Ivona, you are not crazy but April was right when she said Men dont think the way we do. They think the littlest things mean something...which they do, but sometimes not in the way they think they do. Cleaning up or doing housework isnt romantic or special... but it is helpful and appreciated. I know my ex used to act like every little thing he did (VERY SELDOM) around the house was a big deal. If he did something I would always thank him or say Good Job or something to let him know it was noticed, b/c I wanted to encourage him to continue doing it, but then I realized, No one ever tells me good job, or thanks me for all the stuff I do around the house, and Ivona, I was doing the same things as you and more, but we had 4 children that are ours, none from outside relationships. I was doing everything alone. But he wasnt treating me right and he was very disrespectful and degrading.. It sounds like you've got a good man, but he is going through a lot right now. I know you are feeling like the finances are all falling on you, but it sounds like some of the things you are doing are by choice. Like someone else said, maybe you should stop doing the 'special' things you do for him and see if he notices or says anything. You could put that extra money away to treat yourself to something. Sometimes if I knew my ex was struggling and I had extra money I would take us all to dinner or something like that, even though he wasnt paying for it we were spending time together and to me it was worth it.

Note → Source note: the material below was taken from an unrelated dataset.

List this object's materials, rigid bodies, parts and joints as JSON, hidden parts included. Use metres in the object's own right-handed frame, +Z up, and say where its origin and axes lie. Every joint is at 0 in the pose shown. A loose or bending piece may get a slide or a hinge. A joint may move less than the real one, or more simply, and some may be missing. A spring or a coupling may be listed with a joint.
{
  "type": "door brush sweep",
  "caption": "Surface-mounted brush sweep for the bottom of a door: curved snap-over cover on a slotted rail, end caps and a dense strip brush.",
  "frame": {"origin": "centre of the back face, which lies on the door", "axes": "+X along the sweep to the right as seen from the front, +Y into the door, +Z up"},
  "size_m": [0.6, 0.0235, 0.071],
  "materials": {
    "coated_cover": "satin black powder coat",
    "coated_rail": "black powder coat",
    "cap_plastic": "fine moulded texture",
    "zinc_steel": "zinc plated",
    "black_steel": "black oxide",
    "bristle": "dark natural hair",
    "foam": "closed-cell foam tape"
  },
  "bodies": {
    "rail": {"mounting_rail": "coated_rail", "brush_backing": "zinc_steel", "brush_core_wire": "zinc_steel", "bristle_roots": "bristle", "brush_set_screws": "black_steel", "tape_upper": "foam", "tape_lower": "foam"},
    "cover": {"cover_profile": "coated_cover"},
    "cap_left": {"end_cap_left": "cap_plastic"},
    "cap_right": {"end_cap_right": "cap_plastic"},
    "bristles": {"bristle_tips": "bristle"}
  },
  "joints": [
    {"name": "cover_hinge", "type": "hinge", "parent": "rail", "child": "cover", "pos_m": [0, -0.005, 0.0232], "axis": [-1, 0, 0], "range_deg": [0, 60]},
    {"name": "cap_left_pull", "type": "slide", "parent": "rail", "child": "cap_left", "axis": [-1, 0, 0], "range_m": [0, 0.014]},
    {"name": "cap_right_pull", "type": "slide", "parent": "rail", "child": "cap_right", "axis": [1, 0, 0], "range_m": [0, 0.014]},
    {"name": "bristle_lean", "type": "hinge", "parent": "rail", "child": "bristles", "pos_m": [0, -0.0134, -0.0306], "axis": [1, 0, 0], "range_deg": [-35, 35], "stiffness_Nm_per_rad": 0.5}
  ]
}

The only other thing I can say is when you do approach him to talk about how you feel, think very carfully about the wording of your statements. If a man feels like he's being attacked, he will automatically take the defense and it will turn to an argument. Try not to say things like 'I do everything or You make me feel.." you want to say I have been feeling...xxx is there something WE can do to work on this? Try to use very neutral words that dont place blame on anyone. I hope you can get things worked out.. oh, and dont rush into the marriage thing, he probably is afraid to do it again especially since he's paying his ex so much money. Give it another yr and then see where you stand.